**Stated exercise**
Count every line that includes the string "shown" in the entries that follow. Nothing besides the number is needed.

**Data for processing**
+ + + + +

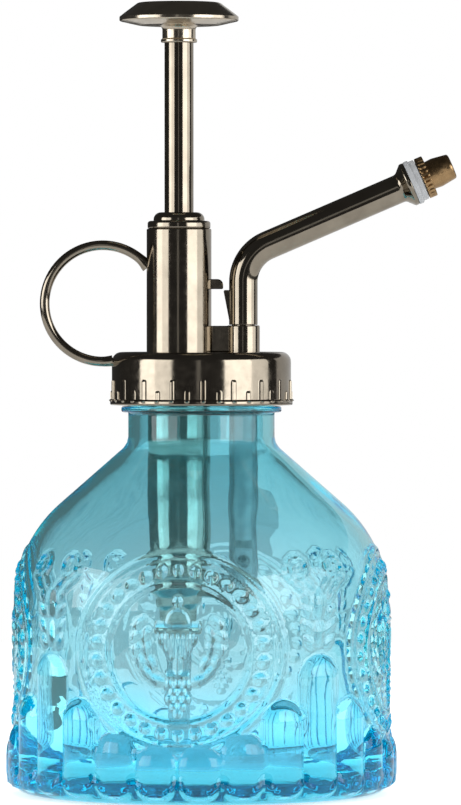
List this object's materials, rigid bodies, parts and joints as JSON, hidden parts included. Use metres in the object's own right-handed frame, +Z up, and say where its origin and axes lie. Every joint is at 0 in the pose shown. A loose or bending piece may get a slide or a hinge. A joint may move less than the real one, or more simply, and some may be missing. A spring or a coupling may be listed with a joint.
{
  "type": "hand mister",
  "caption": "Glass plant mister: fluted glass bottle with round medallions, screw cap with thumb pump, finger ring, bent swivelling spout and adjustable spray nozzle.",
  "frame": {"origin": "centre of the bottle's base, on the surface it stands on", "axes": "+Z up along the bottle, +X towards the spout, finger ring towards -X"},
  "size_m": [0.0946, 0.0822, 0.1657],
  "materials": {
    "blue_glass": "polished",
    "cap_plating": "polished",
    "barrel_plating": "polished",
    "pump_plating": "satin",
    "rod_plating": "polished",
    "knob_plating": "satin",
    "spout_plating": "polished",
    "black_rubber": "matte",
    "white_plastic": "satin",
    "clear_plastic": "gloss",
    "grey_plastic": "satin",
    "washer_plastic": "satin",
    "spring_steel": "satin",
    "nozzle_brass": "satin"
  },
  "bodies": {
    "bottle": {"glass_bottle": "blue_glass"},
    "gasket": {"neck_gasket": "black_rubber"},
    "head": {"screw_cap": "cap_plating", "barrel_sleeve": "barrel_plating", "finger_ring": "barrel_plating", "spout_socket": "barrel_plating", "gland_nut": "barrel_plating", "gland_bush": "white_plastic", "gland_seal": "black_rubber", "pump_cylinder": "pump_plating", "valve_block": "grey_plastic", "inlet_cage": "white_plastic", "dip_tube": "clear_plastic", "riser_tube": "clear_plastic", "outlet_cage": "white_plastic", "return_spring": "spring_steel"},
    "plunger": {"plunger_rod": "rod_plating", "thumb_knob": "knob_plating", "piston": "white_plastic", "piston_seal": "black_rubber", "piston_screw": "spring_steel"},
    "spout": {"spout_tube": "spout_plating", "spout_seal": "black_rubber", "nozzle_washer": "washer_plastic", "nozzle_nipple": "white_plastic"},
    "core": {"swirl_core": "white_plastic"},
    "nozzle": {"spray_nozzle": "nozzle_brass"},
    "inlet_valve": {"inlet_ball": "spring_steel"},
    "outlet_valve": {"outlet_ball": "spring_steel"}
  },
  "joints": [
    {"name": "head_rise", "type": "slide", "parent": "bottle", "child": "gasket", "axis": [0, 0, 1], "range_m": [0, 0.00481]},
    {"name": "head_unscrew", "type": "hinge", "parent": "gasket", "child": "head", "pos_m": [0, 0, 0.089], "axis": [0, 0, 1], "range_deg": [0, 540]},
    {"name": "plunger_press", "type": "slide", "parent": "head", "child": "plunger", "axis": [0, 0, -1], "range_m": [0, 0.034], "stiffness_N_per_m": 150, "springref_m": -0.012, "deforming": ["return_spring"]},
    {"name": "spout_swivel", "type": "hinge", "parent": "head", "child": "spout", "pos_m": [0.0088, 0, 0.098], "axis": [0, 0, 1], "range_deg": [-90, 90]},
    {"name": "nozzle_advance", "type": "slide", "parent": "spout", "child": "core", "axis": [0.9184, 0, 0.3955], "range_m": [0, 0.0018]},
    {"name": "nozzle_turn", "type": "hinge", "parent": "core", "child": "nozzle", "pos_m": [0.04627, 0, 0.12874], "axis": [0.9184, 0, 0.3955], "range_deg": [0, 1080]},
    {"name": "inlet_lift", "type": "slide", "parent": "head", "child": "inlet_valve", "axis": [0, 0, 1], "range_m": [0, 0.001]},
    {"name": "outlet_lift", "type": "slide", "parent": "head", "child": "outlet_valve", "axis": [0, 0, 1], "range_m": [0, 0.0015]}
  ],
  "couplings": [
    {"joint": "head_rise", "follows": "head_unscrew", "m_per_rad": 0.0005093},
    {"joint": "nozzle_turn", "follows": "nozzle_advance", "rad_per_m": 10472}
  ]
}
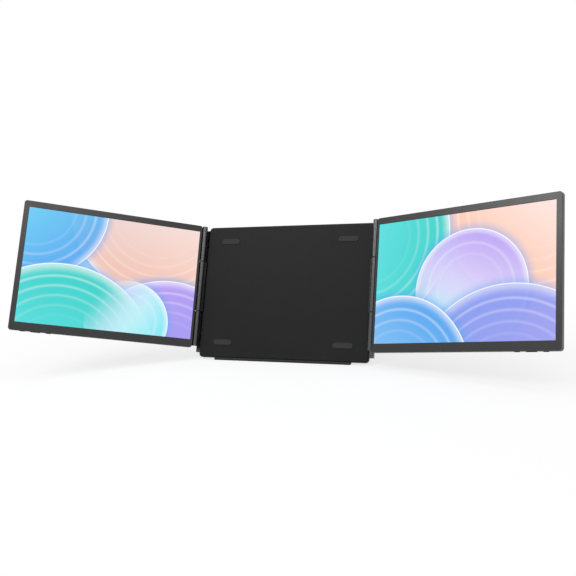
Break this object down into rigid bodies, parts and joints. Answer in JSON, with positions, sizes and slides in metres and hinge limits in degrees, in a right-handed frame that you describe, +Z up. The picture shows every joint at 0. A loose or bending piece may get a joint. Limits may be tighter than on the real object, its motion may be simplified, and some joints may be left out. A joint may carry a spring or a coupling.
{
  "type": "laptop screen extender",
  "caption": "Folding screen extender: a centre frame on a kickstand with a portable display hinged at each side, to stand behind a laptop.",
  "frame": {"origin": "middle of the underside of the foot strip that the centre frame stands on, on the desk", "axes": "+X to the right as the user sees the displays, +Y away from the user, +Z up"},
  "size_m": [0.8311, 0.2934, 0.2872],
  "materials": {
    "housing_plastic": "satin",
    "hinge_metal": "satin",
    "frame_plastic": "matte",
    "bare_steel": "satin",
    "dark_screws": "satin",
    "rubber": "matte",
    "leg_paint": "satin",
    "left_screen": "satin",
    "right_screen": "satin",
    "backlight_tray": "satin",
    "board_green": "satin",
    "socket_steel": "satin",
    "button_plastic": "satin",
    "washer_steel": "satin"
  },
  "bodies": {
    "centre_frame": {"frame_front": "frame_plastic", "frame_stiffener": "bare_steel", "frame_rear": "frame_plastic", "frame_screws": "dark_screws", "knuckle_screws": "dark_screws", "lid_pads": "rubber", "frame_foot": "rubber", "left_knuckle": "hinge_metal", "left_hinge_shaft": "bare_steel", "left_friction_washers": "washer_steel", "right_knuckle": "hinge_metal", "right_hinge_shaft": "bare_steel", "right_friction_washers": "washer_steel", "kickstand_pins": "bare_steel", "kickstand_brackets": "hinge_metal", "kickstand_screws": "dark_screws"},
    "left_display": {"left_bezel": "housing_plastic", "left_display_panel": "left_screen", "left_backlight": "backlight_tray", "left_rear_shell": "housing_plastic", "left_driver_board": "board_green", "left_sockets": "socket_steel", "left_switch_board": "board_green", "left_rocker_pin": "bare_steel", "left_upper_barrel": "hinge_metal", "left_lower_barrel": "hinge_metal", "left_barrel_caps": "hinge_metal", "left_shell_screws": "dark_screws"},
    "left_power_button_body": {"left_power_button": "button_plastic"},
    "left_menu_button_body": {"left_menu_button": "button_plastic"},
    "left_rocker_body": {"left_rocker": "button_plastic"},
    "right_display": {"right_bezel": "housing_plastic", "right_display_panel": "right_screen", "right_backlight": "backlight_tray", "right_rear_shell": "housing_plastic", "right_driver_board": "board_green", "right_sockets": "socket_steel", "right_switch_board": "board_green", "right_rocker_pin": "bare_steel", "right_upper_barrel": "hinge_metal", "right_lower_barrel": "hinge_metal", "right_barrel_caps": "hinge_metal", "right_shell_screws": "dark_screws"},
    "right_power_button_body": {"right_power_button": "button_plastic"},
    "right_menu_button_body": {"right_menu_button": "button_plastic"},
    "right_rocker_body": {"right_rocker": "button_plastic"},
    "kickstand": {"kickstand_leg": "leg_paint", "kickstand_foot": "rubber"}
  },
  "joints": [
    {"name": "left_display_hinge", "type": "hinge", "parent": "centre_frame", "child": "left_display", "pos_m": [-0.15625, 0.03136, 0.12101], "axis": [0, 0.342, 0.9397], "range_deg": [-70, 140]},
    {"name": "left_power_button_press", "type": "slide", "parent": "left_display", "child": "left_power_button_body", "axis": [0, 0.342, 0.9397], "range_m": [0, 0.0006], "stiffness_N_per_m": 1500},
    {"name": "left_menu_button_press", "type": "slide", "parent": "left_display", "child": "left_menu_button_body", "axis": [0, 0.342, 0.9397], "range_m": [0, 0.0006], "stiffness_N_per_m": 1500},
    {"name": "left_rocker_tilt", "type": "hinge", "parent": "left_display", "child": "left_rocker_body", "pos_m": [-0.35554, -0.1614, 0.08033], "axis": [0.6428, -0.7198, 0.262], "range_deg": [-3, 3], "stiffness_Nm_per_rad": 0.1},
    {"name": "right_display_hinge", "type": "hinge", "parent": "centre_frame", "child": "right_display", "pos_m": [0.15625, 0.0214, 0.12463], "axis": [0, -0.342, -0.9397], "range_deg": [-50, 160]},
    {"name": "right_power_button_press", "type": "slide", "parent": "right_display", "child": "right_power_button_body", "axis": [0, 0.342, 0.9397], "range_m": [0, 0.0006], "stiffness_N_per_m": 1500},
    {"name": "right_menu_button_press", "type": "slide", "parent": "right_display", "child": "right_menu_button_body", "axis": [0, 0.342, 0.9397], "range_m": [0, 0.0006], "stiffness_N_per_m": 1500},
    {"name": "right_rocker_tilt", "type": "hinge", "parent": "right_display", "child": "right_rocker_body", "pos_m": [0.40071, -0.09784, 0.05719], "axis": [-0.342, -0.883, 0.3214], "range_deg": [-3, 3], "stiffness_Nm_per_rad": 0.1},
    {"name": "kickstand_hinge", "type": "hinge", "parent": "centre_frame", "child": "kickstand", "pos_m": [0, 0.0598, 0.15705], "axis": [1, 0, 0], "range_deg": [-35, 45]}
  ]
}
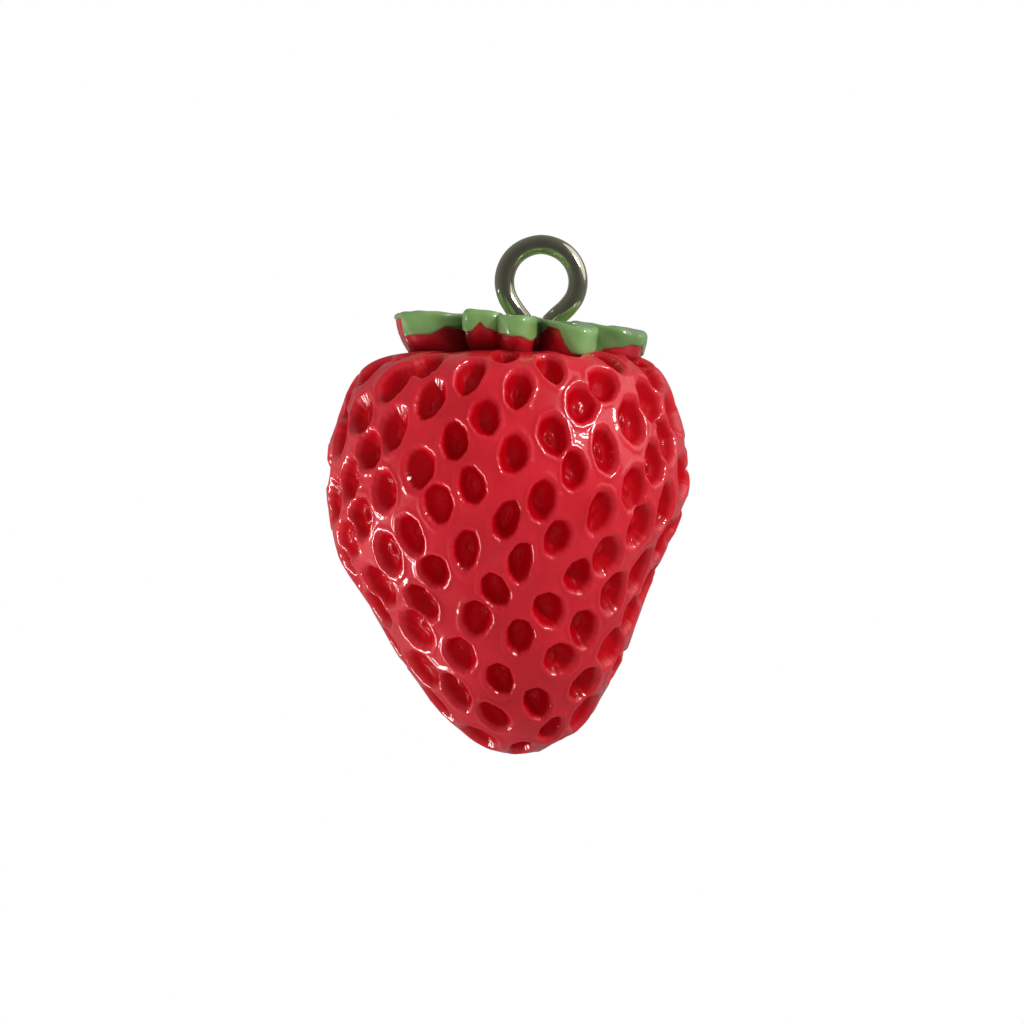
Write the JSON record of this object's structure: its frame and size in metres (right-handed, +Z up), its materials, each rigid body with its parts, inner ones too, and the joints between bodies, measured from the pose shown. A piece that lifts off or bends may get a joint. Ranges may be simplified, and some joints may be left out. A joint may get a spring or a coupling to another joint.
{
  "type": "strawberry charm",
  "caption": "Cast resin strawberry charm with a green leaf crown, pitted all over, hung from a nickel-plated screw eye.",
  "frame": {"origin": "centre of the screw eye's hole", "axes": "+Z up along the berry's height, the eye's hole along Y, the front of the charm facing -Y"},
  "size_m": [0.0152, 0.0152, 0.0219],
  "materials": {
    "red_resin": "glossy cast polyester resin, pigmented crimson",
    "green_enamel": "glossy brushed-on enamel",
    "nickel_wire": "bright nickel plate on steel wire",
    "clear_adhesive": "cured cyanoacrylate"
  },
  "bodies": {
    "root": {"berry_casting": "red_resin", "sepal_enamel": "green_enamel", "screw_eye": "nickel_wire", "adhesive_bond": "clear_adhesive"}
  },
  "joints": []
}
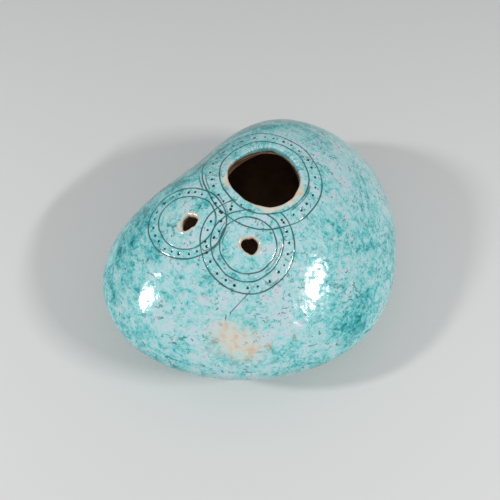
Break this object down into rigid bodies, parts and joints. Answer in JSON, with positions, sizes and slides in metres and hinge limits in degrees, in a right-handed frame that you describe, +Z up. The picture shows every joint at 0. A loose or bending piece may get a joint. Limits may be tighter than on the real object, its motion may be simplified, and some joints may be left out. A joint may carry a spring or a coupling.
{
  "type": "pebble vase",
  "caption": "Hollow free-form pebble-shaped ceramic vase on a flat foot, with a wide mouth at the crown, small stem holes beside it and incised dotted rings round each opening.",
  "frame": {"origin": "middle of the flat foot, on the surface the vase stands on", "axes": "+Z up from the foot to the mouth, +X to the right and +Y away, seen with the smaller holes in front of the mouth"},
  "size_m": [0.2303, 0.2454, 0.1177],
  "materials": {
    "clay": "bare stoneware, matt",
    "lip_glaze": "thin cream glaze, glossy",
    "mottled_glaze": "mottled turquoise and white glaze, glossy",
    "inner_wash": "dark brown wash, satin"
  },
  "bodies": {
    "root": {"upper_shell": "clay", "lower_shell": "clay", "seam_coil": "clay", "mouth_lip": "lip_glaze", "left_stem_lip": "lip_glaze", "middle_stem_lip": "lip_glaze", "upper_glaze": "mottled_glaze", "lower_glaze": "mottled_glaze", "inner_wash": "inner_wash"}
  },
  "joints": []
}
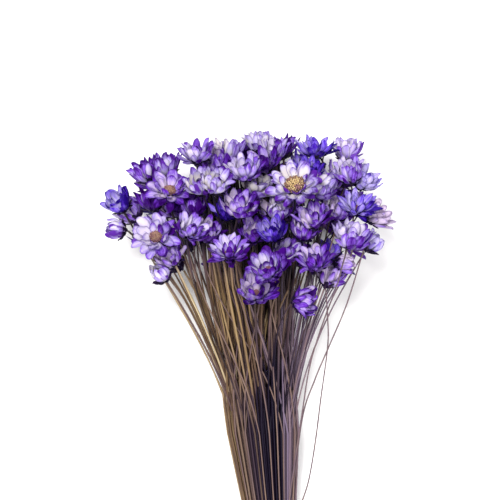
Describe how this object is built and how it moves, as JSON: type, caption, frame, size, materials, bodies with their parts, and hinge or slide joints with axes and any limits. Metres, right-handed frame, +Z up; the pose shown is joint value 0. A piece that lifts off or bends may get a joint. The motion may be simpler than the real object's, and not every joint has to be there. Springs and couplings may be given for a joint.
{
  "type": "bunch of dried daisies",
  "caption": "Tied bunch of dried, violet-dyed daisies lying on its side: a dome of papery star heads on thin straw stems.",
  "frame": {"origin": "middle of the footprint, on the surface that the bunch lies on", "axes": "+Y from the cut stem ends to the heads, +Z up from the surface, +X to the right with the heads away"},
  "size_m": [0.1174, 0.2008, 0.0791],
  "materials": {
    "bracts_violet": "dry papery bracts, satin sheen",
    "bracts_lilac": "dry papery bracts, satin sheen",
    "bracts_blue": "dry papery bracts, satin sheen",
    "bracts_pale": "dry papery bracts, satin sheen",
    "stems": "dry, matt, faintly ribbed",
    "twine": "coarse plant fibre"
  },
  "bodies": {
    "root": {"bloom_01": "bracts_pale", "bloom_02": "bracts_blue", "bloom_03": "bracts_lilac", "bloom_04": "bracts_pale", "bloom_05": "bracts_lilac", "bloom_06": "bracts_pale", "bloom_07": "bracts_violet", "bloom_08": "bracts_lilac", "bloom_09": "bracts_blue", "bloom_10": "bracts_lilac", "bloom_11": "bracts_pale", "bloom_12": "bracts_pale", "bloom_13": "bracts_violet", "bloom_14": "bracts_pale", "bloom_15": "bracts_blue", "bloom_16": "bracts_violet", "bloom_17": "bracts_violet", "bloom_18": "bracts_violet", "bloom_19": "bracts_violet", "bloom_20": "bracts_violet", "bloom_21": "bracts_violet", "bloom_22": "bracts_pale", "bloom_23": "bracts_lilac", "bloom_24": "bracts_lilac", "bloom_25": "bracts_blue", "bloom_26": "bracts_lilac", "bloom_27": "bracts_blue", "bloom_28": "bracts_lilac", "bloom_29": "bracts_violet", "bloom_30": "bracts_lilac", "bloom_31": "bracts_lilac", "bloom_32": "bracts_violet", "bloom_33": "bracts_violet", "bloom_34": "bracts_violet", "bloom_35": "bracts_violet", "bloom_36": "bracts_violet", "bloom_37": "bracts_lilac", "bloom_38": "bracts_blue", "bloom_39": "bracts_violet", "bloom_40": "bracts_pale", "bloom_41": "bracts_violet", "bloom_42": "bracts_violet", "bloom_43": "bracts_lilac", "bloom_44": "bracts_blue", "bloom_45": "bracts_violet", "bloom_46": "bracts_pale", "bloom_47": "bracts_violet", "bloom_48": "bracts_violet", "bloom_49": "bracts_lilac", "bloom_50": "bracts_blue", "bloom_51": "bracts_violet", "bloom_52": "bracts_pale", "bloom_53": "bracts_violet", "bloom_54": "bracts_violet", "bloom_55": "bracts_lilac", "bloom_56": "bracts_blue", "bloom_57": "bracts_violet", "bloom_58": "bracts_pale", "stems": "stems", "twine": "twine"}
  },
  "joints": []
}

+ + + + +

**Answer for this exercise**
3